If at this point you are thinking "What the hell are aliens doing in an Indiana Jones movie?" then I completely sympathise. Things are going to get even sillier soon though...
Review Note
The Wrath of the Gods category was added as in the context of this film the Crystal aliens were very much worshipped as gods, and indeed there is evidence in the temple carvings that they "uplifted" primitive humans to learn about practical and advanced technologies. So they were more worthy of the title "god" than many deities...

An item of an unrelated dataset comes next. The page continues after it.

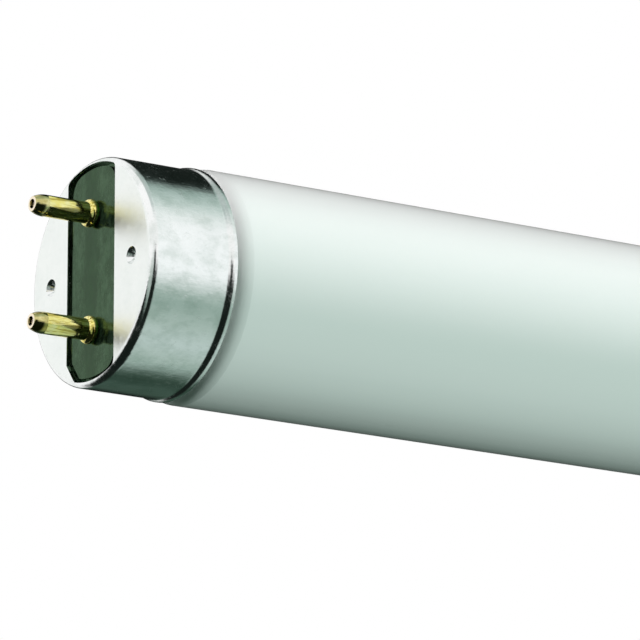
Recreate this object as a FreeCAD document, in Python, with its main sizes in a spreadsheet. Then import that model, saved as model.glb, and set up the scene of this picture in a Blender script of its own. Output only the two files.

I didn't mind the principal of aliens in an Indiana Jones film, particularly since the film is set in the 50s and there's very much a sense of The Day The Earth Stood Still (the original, not the upcoming Keanu Reeves remake (God help us)) and scifi was a big part of the era.
I can't see any similarities in look, feel or plot to The Day the Earth Stood Still (a film I'm rather fond of by the way).
I don't object to the aliens per se, but they featured too heavily for my liking. There was just no subtlety. If they'd merely hinted at alien artefacts, perhaps focusing more on the Nazca plains (which have plenty of scope for archaeological mystery) and left it more open ended as to the alien involvement I wouldn't have had a problem.
Put another way, I went to the cinema to see Indy, not some graphics of transparent aliens and flying saucers.
I actually liked the movie, but mostly because it was an Indiana Jones movie, and I liked the others
Anonymous User Wrote:
-------------------------------------------------------
I think that the Mummy
> series is a huge rip-off of Indiana Jones.
The movie series with Brendan Fraser?
You did see Indy though - he was in it from pretty much the start. The transparent aliens appeared at the end, as did the craft. I could say have said "I went to see Indy, not a holy grail that ages one rapidly". Of course I wouldn't say that, as it would be stupid.
They're diminsional beings, not space ones.